Data excerpt
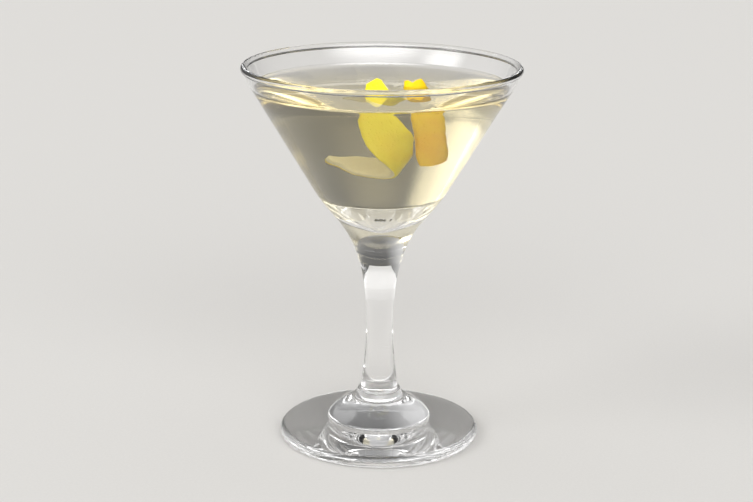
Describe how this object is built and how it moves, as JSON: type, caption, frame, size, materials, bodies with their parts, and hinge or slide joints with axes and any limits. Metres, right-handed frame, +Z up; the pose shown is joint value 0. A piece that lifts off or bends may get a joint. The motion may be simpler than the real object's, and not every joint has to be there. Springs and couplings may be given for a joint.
{
  "type": "martini cocktail",
  "caption": "Stemmed cone glass on a round foot, filled with a clear pale drink that holds a curled lemon twist and a strip of peel.",
  "frame": {"origin": "middle of the foot's underside, on the glass's axis", "axes": "+Z up the stem, -Y towards the front, where the long twist's yellow side shows, +X to the right, where the short strip stands"},
  "size_m": [0.111, 0.111, 0.154],
  "materials": {
    "clear_glass": "clear soda-lime glass, fire polished",
    "pale_drink": "clear pale straw liquid",
    "lemon_peel": "waxy dimpled yellow zest with a matt cream pith"
  },
  "bodies": {
    "root": {"glass": "clear_glass", "drink": "pale_drink", "lemon_twist": "lemon_peel", "lemon_strip": "lemon_peel"}
  },
  "joints": []
}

Task description
Copy every line of the listing that contains the word "type".

Answer below
Describe how this object is built and how it moves, as JSON: type, caption, frame, size, materials, bodies with their parts, and hinge or slide joints with axes and any limits. Metres, right-handed frame, +Z up; the pose shown is joint value 0. A piece that lifts off or bends may get a joint. The motion may be simpler than the real object's, and not every joint has to be there. Springs and couplings may be given for a joint.
  "type": "martini cocktail",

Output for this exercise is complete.